You ask for statistics, yet offer none of your own. Given the comments I would say there is a good chance the majority of the "Voice of the Student Body" would declare this chant a menace. Who cares what the motivations of the University are. I have my own motivations to end this chant that have nothing to do with TV money and guess what I'm a member of the "student body." If the paper was coerced, strong-armed, or forced to lead a campaign then I would lend some credence to your freedom of speech complaint. But then I would ask you to tell me how this article got into the paper. Isn't this anti-campaign? Shouldn't this be exorcised from print? No, because the Kansan isn't the sham you make it out to be.

LMAO! Are you serious aulyssesbenson? You think the University hasn't been able to get games on TV because of the chant?! Once again, show me some proof. The networks don't care about it, if they really don't want it on TV, then they'll mute it when it comes on.

I'm in total agreement with Ross by the way.

If I remember the reporting of the story correctly, I believe that Kansan editor Matt Erickson was the person who initiated the Kansan's campaign against the chant, not the athletics department, not the chancellor. Is it the Kansan's place to automatically disapprove of anything other university departments agree of? A free press can take either side of an issue.

The issue Ross is raising has nothing to do with the UDK's editorial endorsement of a campaign to end a chant. The issue at stake is that a free and independant press should not note its editorial endorsments as news, but rather as opinion. Though this position is a bit idealistic; the purpose of a newspaper, that intends to remain salient to its readers, is to present the news from a non-biased light, allowing the general public to confirm their own opinion based on those facts provided to them. The UDK should have written an article about PR and Student Senate campaigning to end the chant, rather than streaming an moral campaign on their behalf. Doing this gives them the same journalistic credibility as Bill Maher, Sean Hannidy, or Bill O'Reily (excuse my mispelling of their respected names).

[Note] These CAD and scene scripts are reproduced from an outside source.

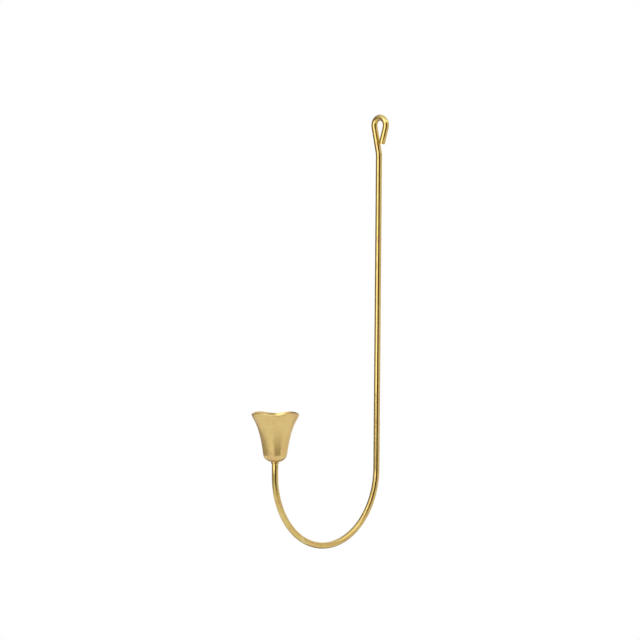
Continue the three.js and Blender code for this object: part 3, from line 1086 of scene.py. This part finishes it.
class BuildStudio(bpy.types.Operator):
    """Sets up the floor, the cards that the brass reflects, the softboxes and the even room light"""

    bl_idname = "candle_holder.studio"
    bl_label = "Studio"

    def execute(self, context):
        studio = context.scene.holder_studio
        self.world(context.scene, studio)
        self.floor(studio)
        for name, (start, end, section) in CARDS.items():
            curved_card(name, start, end, section, getattr(studio, name))
        for name, (power, *shape, pieces) in SOFTBOXES.items():
            softbox = self.softbox(name, getattr(studio, power), studio.lamp_colour, *shape)
            if pieces:
                self.light_alone(softbox, pieces)
        return {"FINISHED"}

    @staticmethod
    def world(scene, studio):
        """Even room light, and the background's own colour wherever it is seen directly."""
        world, nodes = cleared(bpy.data.worlds, "studio_room")
        room = nodes.add("ShaderNodeBackground", {"Color": (1, 1, 1, 1), "Strength": studio.room_light})
        backdrop = nodes.add("ShaderNodeBackground", {"Color": studio.background, "Strength": 1.0})
        shown = nodes.add(
            "ShaderNodeMixShader", {0: seen_directly(nodes), 1: room.outputs[0], 2: backdrop.outputs[0]}
        )
        nodes.finish("ShaderNodeOutputWorld", {"Surface": shown.outputs[0]})
        scene.world = world

    @staticmethod
    def floor(studio):
        """Pale paper that keeps the object's shadow near it and turns into the background further out."""
        made, nodes = cleared(bpy.data.materials, "floor_paper")
        place = nodes.add("ShaderNodeTexCoord").outputs["Object"]
        away = nodes.add("ShaderNodeVectorMath", {0: place}, operation="LENGTH").outputs["Value"]
        far = nodes.remap(away, *FLOOR_FADE)
        paper = nodes.add("ShaderNodeBsdfDiffuse", {"Color": studio.floor_colour})
        backdrop = nodes.add("ShaderNodeEmission", {"Color": studio.background, "Strength": 1.0})
        factor = nodes.times(seen_directly(nodes), far)
        shown = nodes.add("ShaderNodeMixShader", {0: factor, 1: paper.outputs[0], 2: backdrop.outputs[0]})
        nodes.finish("ShaderNodeOutputMaterial", {"Surface": shown.outputs[0]})
        low, high = -FLOOR_REACH, FLOOR_REACH
        corners = [(low, low, 0), (high, low, 0), (high, high, 0), (low, high, 0)]
        sheet = stage_object("floor", corners, [(0, 1, 2, 3)], made)
        sheet.location = (0, STAGE_Y, CAD_BOX[0].z - studio.floor_drop)

    @staticmethod
    def softbox(name, power, light_colour, size, turn, rise, distance, height):
        """A softbox that faces a level on the plumb line through the nail, from a turn and a rise."""
        data = bpy.data.lights.new(name, "AREA")
        data.shape = "RECTANGLE"
        data.size, data.size_y = size
        data.energy = power
        data.color = light_colour[:3]
        lamp = placed(name, data)
        direction = outwards(CAMERA_AZIMUTH + math.radians(turn), math.radians(rise))
        lamp.location = direction * distance + Vector((0, 0, height))
        lamp.rotation_euler = direction.to_track_quat("Z", "Y").to_euler()
        return lamp

    @staticmethod
    def light_alone(lamp, pieces):
        """Keeps the lamp's light off everything but the named pieces."""
        lit = bpy.data.collections.new(f"lit_by_{lamp.name}")
        for piece in pieces:
            lit.objects.link(bpy.data.objects[piece])
        lamp.light_linking.receiver_collection = lit


class PlaceCamera(bpy.types.Operator):
    """Places the camera where the photograph was taken from"""

    bl_idname = "candle_holder.camera"
    bl_label = "Camera"

    def execute(self, context):
        right = Vector((math.cos(CAMERA_AZIMUTH), math.sin(CAMERA_AZIMUTH), 0))
        back = outwards(CAMERA_AZIMUTH, CAMERA_ELEVATION)
        roll = Quaternion(back, CAMERA_ROLL)
        up = back.cross(right)
        right.rotate(roll)
        up.rotate(roll)
        aim = right * CAMERA_AIM[0] + up * CAMERA_AIM[1]
        data = bpy.data.cameras.new("camera")
        data.lens = CAMERA_LENS
        data.sensor_width = SENSOR_WIDTH
        place = Matrix((right, up, back)).transposed().to_4x4()
        place.translation = aim + back * CAMERA_DISTANCE
        camera = placed("camera", data)
        camera.matrix_world = place
        context.scene.camera = camera
        return {"FINISHED"}


class HolderPanel(bpy.types.Panel):
    """Sizes, finishes and build buttons"""

    bl_idname = "VIEW3D_PT_candle_holder"
    bl_label = "Wall candle holder"
    bl_space_type = "VIEW_3D"
    bl_region_type = "UI"
    bl_category = "Candle holder"

    def draw(self, context):
        scene = context.scene
        for title, group, operators in PANEL_ROWS:
            box = self.layout.box()
            box.label(text=title)
            settings = getattr(scene, group)
            for name in settings.__annotations__:
                box.prop(settings, name)
            for operator in operators:
                box.operator(operator)


PANEL_ROWS = (
    ("Rod", "holder_rod", ("candle_holder.hook_rod",)),
    ("Cup", "holder_cup", ("candle_holder.cup",)),
    ("Fixings", "holder_fixings", ("candle_holder.collar", "candle_holder.fixings")),
    ("Brass", "holder_brass", ()),
    ("Studio", "holder_studio", ("candle_holder.studio", "candle_holder.camera")),
)
SETTINGS = {
    "holder_rod": RodSizes,
    "holder_cup": CupSizes,
    "holder_fixings": FixingSizes,
    "holder_brass": BrassFinish,
    "holder_studio": StudioSettings,
}
OPERATORS = (BuildHookRod, BuildCollar, BuildCup, BuildFixings, BuildStudio, PlaceCamera)


def register():
    for kind in (*SETTINGS.values(), *OPERATORS, HolderPanel):
        bpy.utils.register_class(kind)
    for name, kind in SETTINGS.items():
        setattr(bpy.types.Scene, name, bpy.props.PointerProperty(type=kind))


def unregister():
    for name in SETTINGS:
        delattr(bpy.types.Scene, name)
    for kind in (HolderPanel, *reversed(OPERATORS), *reversed(SETTINGS.values())):
        bpy.utils.unregister_class(kind)


def main():
    register()
    bpy.context.scene.view_settings.view_transform = "Standard"
    bpy.ops.candle_holder.hook_rod()
    bpy.ops.candle_holder.collar()
    bpy.ops.candle_holder.cup()
    bpy.ops.candle_holder.fixings()
    bpy.ops.candle_holder.studio()
    bpy.ops.candle_holder.camera()


if __name__ == "__main__":
    main()
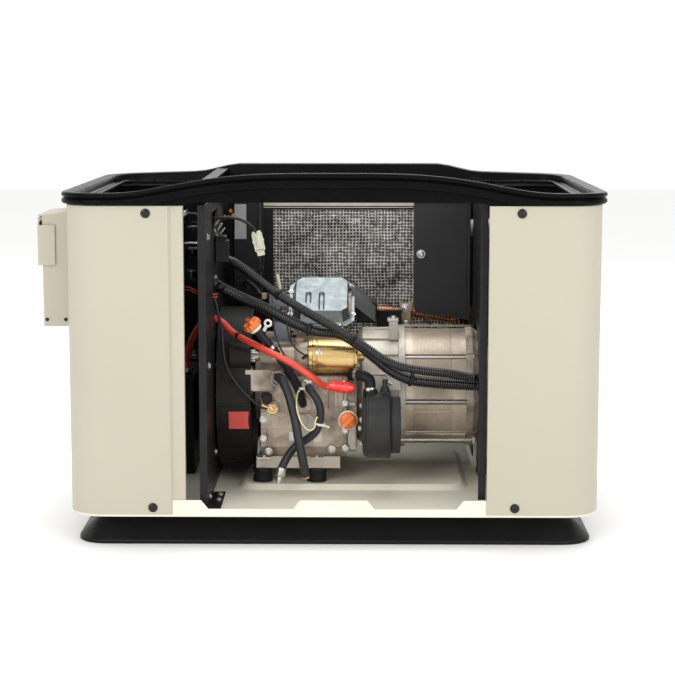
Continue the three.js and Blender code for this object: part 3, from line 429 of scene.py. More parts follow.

The chant is ridiculous and irreverent; it should be stopped. The broader issue of concern is the role of journalism in reporting the freaking news, not evangelizing our morals for us like Stalinist Russia.

Abita, i'm not sure what you're commenting to me about, but I for one do not participate in the chant. I was merely making the point that if something like that is to change, it can't be from a canned "university sanctioned" contest. It must come 100% from the student body, and to be effective, it should be spontaneous.